I read this book from my local library. I personally have an aversion to hardback books so I avoid buying them as often as I can, but that doesn’t stop me from grabbing dozens of them from the library. I was incredibly excited to finally read it, especially since I’d been following Aster on the app since early 2022, and was one of those 400,000 accounts that liked the original pitch all those years ago.
I enjoyed this story and the conventions that Aster used and subverted throughout, particularly found family. However, I felt like, as engaged as I was, I couldn’t help but feel like it needed more. More description. More of those classic in-between moments, particularly between Isla and her friends and love interests. We as the readers are swept along with an unreliable narrator and yet we see very few glimpses of what is happening to build upon character relationships, we’re being steamrolled by plot.
Perhaps it is cruel to compare the finished product to the pitch in the video, but the impression I had of what I was getting into versus what I read was significantly different, like when you compare the photo of your McDonalds to the portion on your tray. You aren’t disappointed but it’s not as good as it looks. The linguistics behind the original pitch implied that the Centennial is an event that six rulers, each bearing an individual curse, go to Lightlark to compete, mass slaughter ensues and as a reward for surviving, the last ruler standing is rewarded with their curse being broken.

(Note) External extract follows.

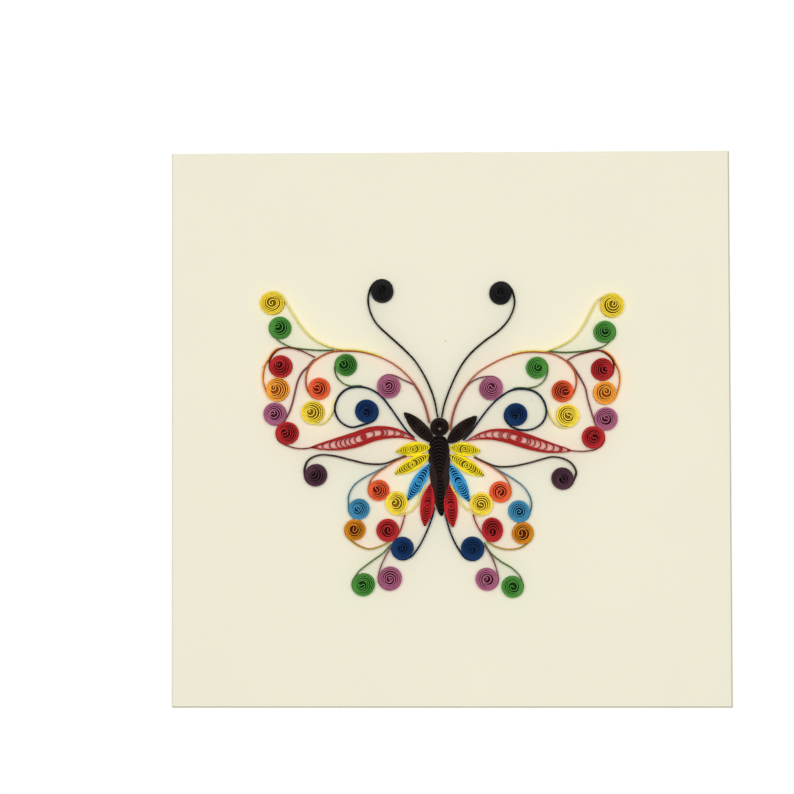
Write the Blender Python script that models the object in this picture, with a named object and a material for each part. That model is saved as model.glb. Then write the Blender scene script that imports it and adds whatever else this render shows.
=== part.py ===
"""A quilled paper butterfly on a folded greeting card.

The card lies flat with its fold at the left. Each figure on it is one strip of paper that
stands on edge: scrolls with a coiled head and a long tail, and pinched coils for the leaves,
the body and the head. Lengths are in millimetres until a mesh is made. +Z is up, +Y is the
top of the picture, and the origin is under the middle of the card.
"""

import math
from collections import namedtuple

import bmesh
import bpy
from mathutils import Vector

METRES = 0.001

# The card: one sheet, folded once
CARD_WIDTH = 152.4
CARD_HEIGHT = 151.4
CARD_SHEET = 0.35
CARD_OPENING = 0.5
FOLD_FACETS = 8

# The quilling strips
STRIP_HEIGHT = 3.0
STRIP_THICKNESS = 0.3
GLUE_FILM = 0.1
STRIP_GAP = 0.1

# The coils
COIL_TURNS = 2.25
COIL_EYE = 0.6
COIL_TIGHTENING = 1.8
EYE_SHIFT = 0.75
EYE_SHIFT_LATE = 3.5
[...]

I read this pitch as meaning this book would have bespoke curses that only impaired their rulers, similar to how in Disney’s ‘Sleeping Beauty’, Maleficent curses Aurora. But with much more imposing and horrific results. I imagined ‘Beauty and the Beast’ level curses, instead of ones that impaired the way people lived their lives. Instead, these curses are cast to inflict suffering unto six nations’ entire populace. I was almost disappointed that this insatiable bloodlust that had been cast onto the Wildlings had not been consistent among the other races and rulers. Needing to eat hearts is a grotesque curse and adds to the reasons there is friction between the Wildlings and the other cursed nations within the story. Yes, it adds tension, but perhaps my expectations were of monstrous afflictions that restricted everyone’s power and freedom and sense of humanity. With this in mind, I’d argue it would have been more interesting as a concept had Isla been cursed in a similar vein to her people, but her trying to break these curses, without powers added to the gravity of the situation and I can’t have it both ways.
I did enjoy ‘Lightlark’, and I intend to read the sequel, and although I am mindful not to have such astronomically high expectations, my hope is instead that there will be more instances of worldbuilding, and more depth to the characters after what occurred in this book. But, it wasn’t exactly what I expected. If you’re going in expecting ‘The Hunger Games’ blended with Amarantha’s trials from ‘A Court Of Thorns And Roses’, you may be disappointed, but it was a fun story.
Yes, ‘Lightlark’ wasn’t everything that it said on the tin, it does say something: Alex Aster can write one Hell of a synopsis, because in reading what awaits in ‘Nightbane’, I am looking forward to seeing what lies ahead.